Prior to the E3 report, the IMM had proposed the development of a 2-4 hour uncertainty product that could be deployed to start up longer lead-time units when ERCOT detects that operating conditions are departing from expected conditions (i.e. the uncertainty that is inherent in forecasting or in thermal forced outage expectations). This is because the IMM believes that the issue facing the ERCOT market going forward is operational flexibility, not resource adequacy. The product would be procured in the day-ahead market based on factors such as intermittent renewable generation, load forecast error, and thermal generation forced outage probabilities.

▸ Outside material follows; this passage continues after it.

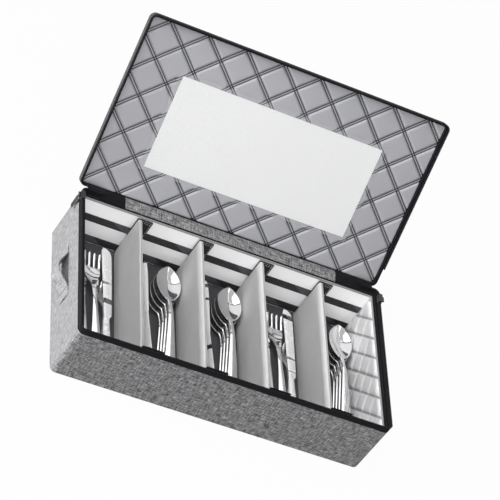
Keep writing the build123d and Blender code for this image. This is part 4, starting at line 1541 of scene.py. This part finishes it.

A large coalition of 29 commenters proposed a Dispatchable Reliability Reserve Service ("DRRS") as a PCM alternative. The proposed DRRS would be an uncertainty product like the one previously proposed by ERCOT's IMM. Like the IMM's proposed uncertainty product, the DRRS would be procured the day ahead, and would be intended to ensure dispatchable generation was available in real time to cover for the uncertainty around renewable generation variability, load variability and unforeseen thermal forced outages. Eligible resources would be available in real-time to be dispatched within two hours of deployment, and would be able to continue to provide the service for 4 hours. DRRS's advocates argue that it would create an additional revenue stream for flexible dispatchable resources, helping to retain existing resources and over time sending price signals to develop and build new flexible dispatchable generation, storage, and demand response resources.